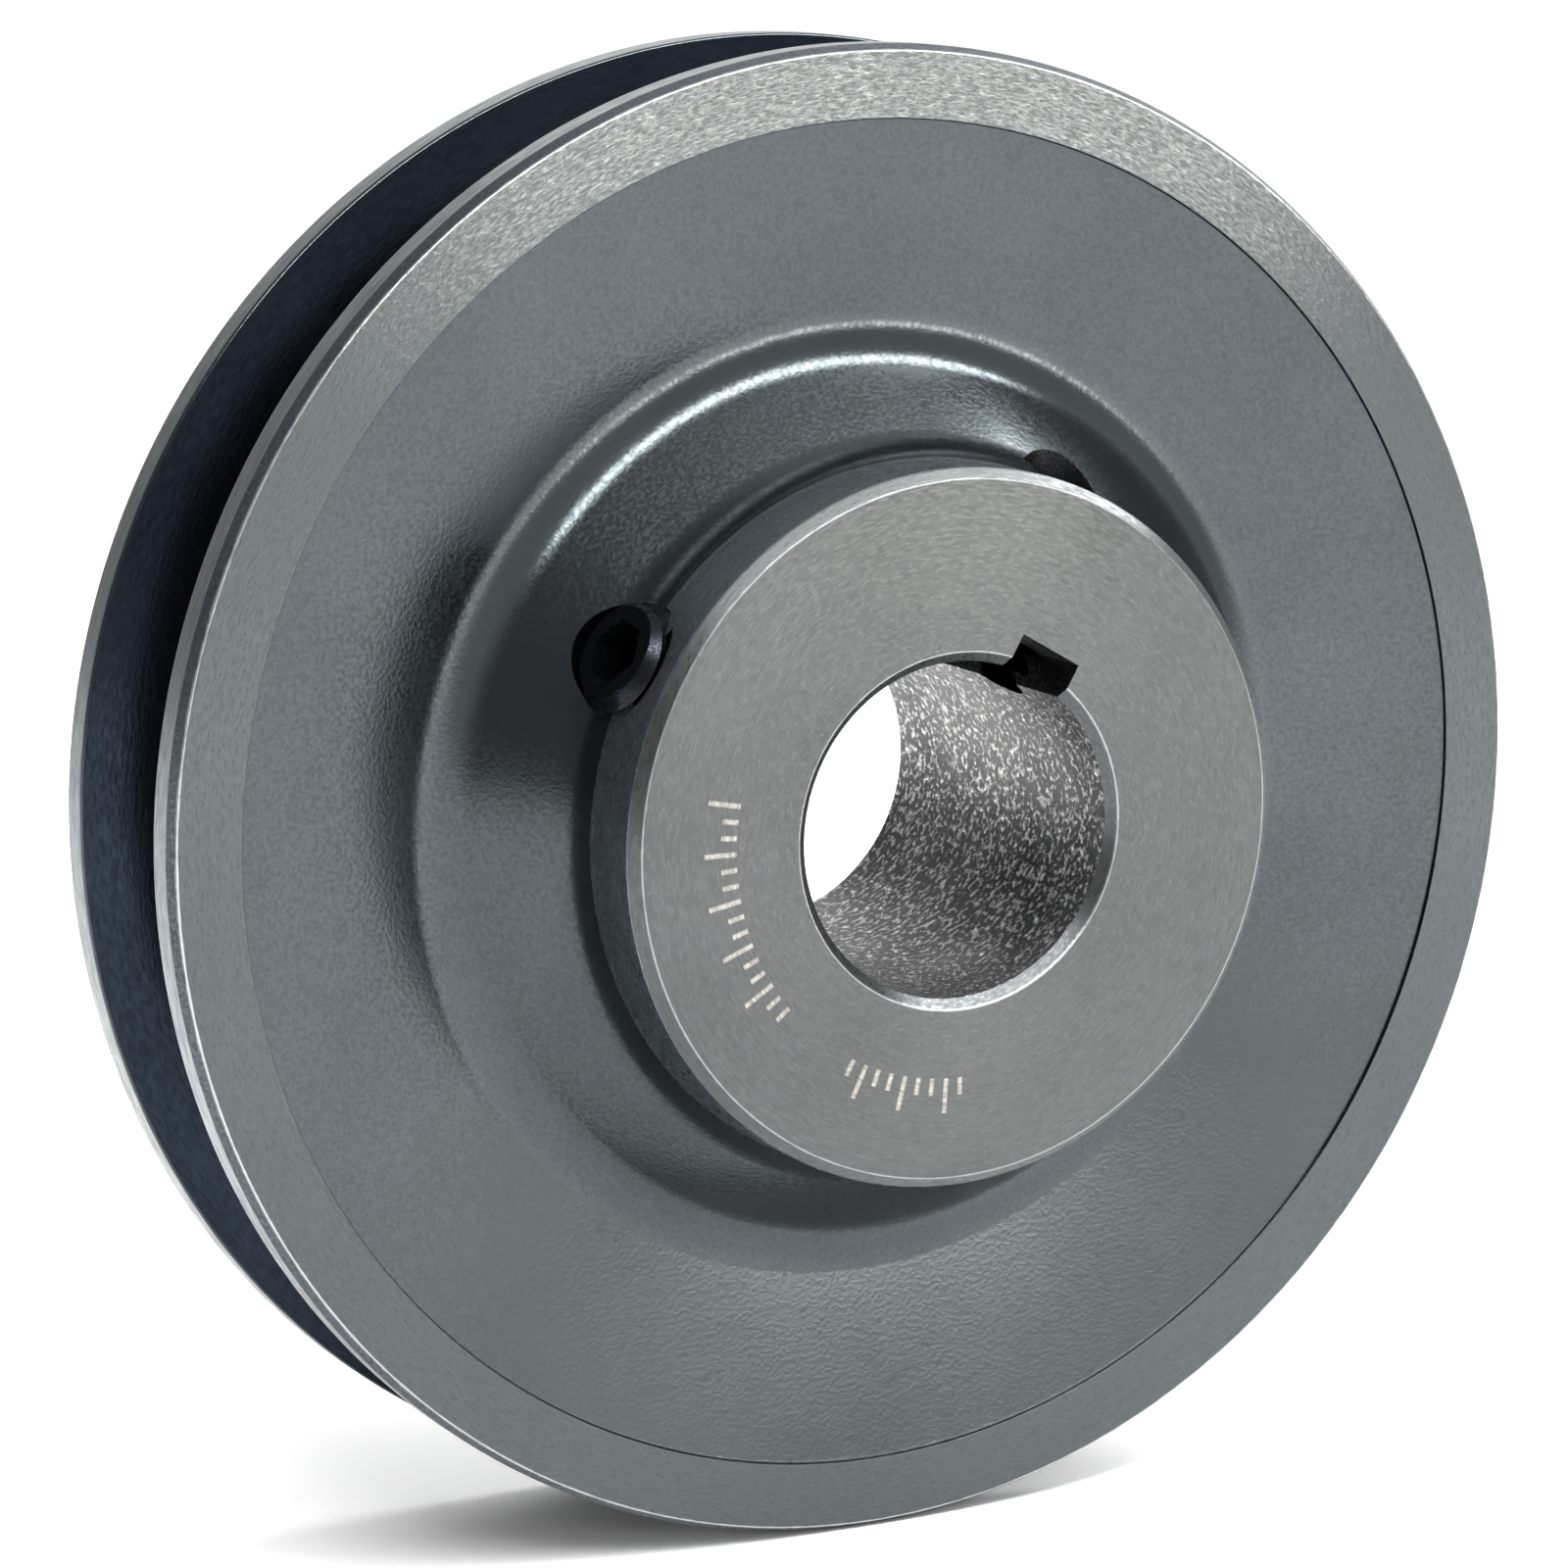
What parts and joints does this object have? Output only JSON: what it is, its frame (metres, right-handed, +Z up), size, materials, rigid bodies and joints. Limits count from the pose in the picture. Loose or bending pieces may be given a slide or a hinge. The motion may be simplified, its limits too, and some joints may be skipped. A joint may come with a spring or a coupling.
{
  "type": "v belt pulley",
  "caption": "Single-groove V-belt pulley with a projecting hub, key-seated finished bore and socket set screws.",
  "frame": {"origin": "on the bore's axis at the middle of the belt groove", "axes": "+Y along the bore's axis, from the hub side to the back; +Z up; the key seat points 60 degrees from +X towards +Z"},
  "size_m": [0.1004, 0.0305, 0.1004],
  "materials": {
    "cast_iron_grey_finish": "satin",
    "black_oxide_steel": "satin"
  },
  "bodies": {
    "sheave": {"sheave": "cast_iron_grey_finish"},
    "key_screw": {"key_set_screw": "black_oxide_steel"},
    "shaft_screw": {"shaft_set_screw": "black_oxide_steel"}
  },
  "joints": [
    {"name": "key_screw_travel", "type": "slide", "parent": "sheave", "child": "key_screw", "axis": [-0.4924, 0.1736, -0.8529], "range_m": [-0.00847, 0]},
    {"name": "shaft_screw_travel", "type": "slide", "parent": "sheave", "child": "shaft_screw", "axis": [0.8529, 0.1736, -0.4924], "range_m": [-0.00706, 0.00423]}
  ]
}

- **Set task**
Reproduce the whole listing word for word.

- **The solution**
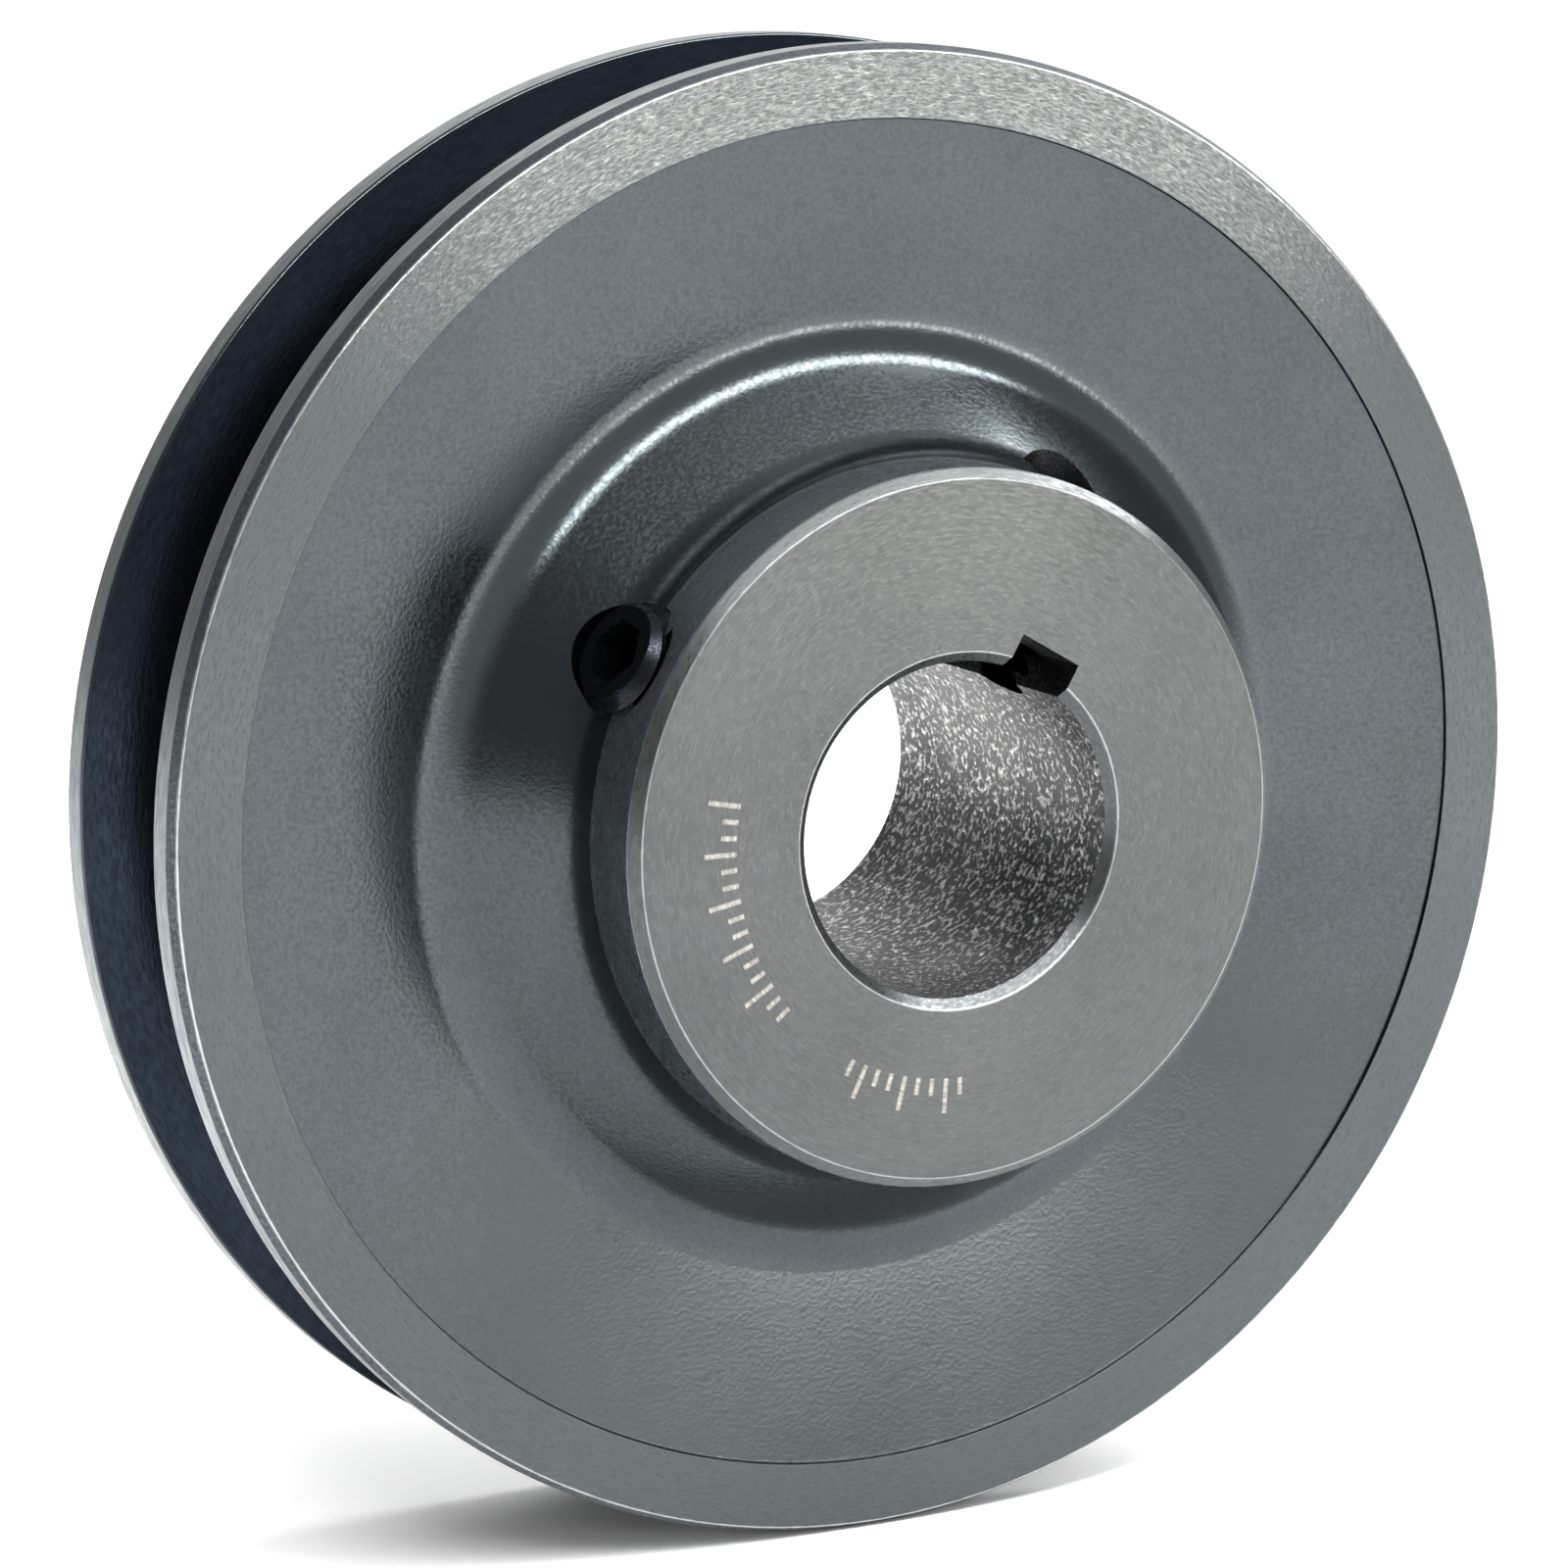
What parts and joints does this object have? Output only JSON: what it is, its frame (metres, right-handed, +Z up), size, materials, rigid bodies and joints. Limits count from the pose in the picture. Loose or bending pieces may be given a slide or a hinge. The motion may be simplified, its limits too, and some joints may be skipped. A joint may come with a spring or a coupling.
{
  "type": "v belt pulley",
  "caption": "Single-groove V-belt pulley with a projecting hub, key-seated finished bore and socket set screws.",
  "frame": {"origin": "on the bore's axis at the middle of the belt groove", "axes": "+Y along the bore's axis, from the hub side to the back; +Z up; the key seat points 60 degrees from +X towards +Z"},
  "size_m": [0.1004, 0.0305, 0.1004],
  "materials": {
    "cast_iron_grey_finish": "satin",
    "black_oxide_steel": "satin"
  },
  "bodies": {
    "sheave": {"sheave": "cast_iron_grey_finish"},
    "key_screw": {"key_set_screw": "black_oxide_steel"},
    "shaft_screw": {"shaft_set_screw": "black_oxide_steel"}
  },
  "joints": [
    {"name": "key_screw_travel", "type": "slide", "parent": "sheave", "child": "key_screw", "axis": [-0.4924, 0.1736, -0.8529], "range_m": [-0.00847, 0]},
    {"name": "shaft_screw_travel", "type": "slide", "parent": "sheave", "child": "shaft_screw", "axis": [0.8529, 0.1736, -0.4924], "range_m": [-0.00706, 0.00423]}
  ]
}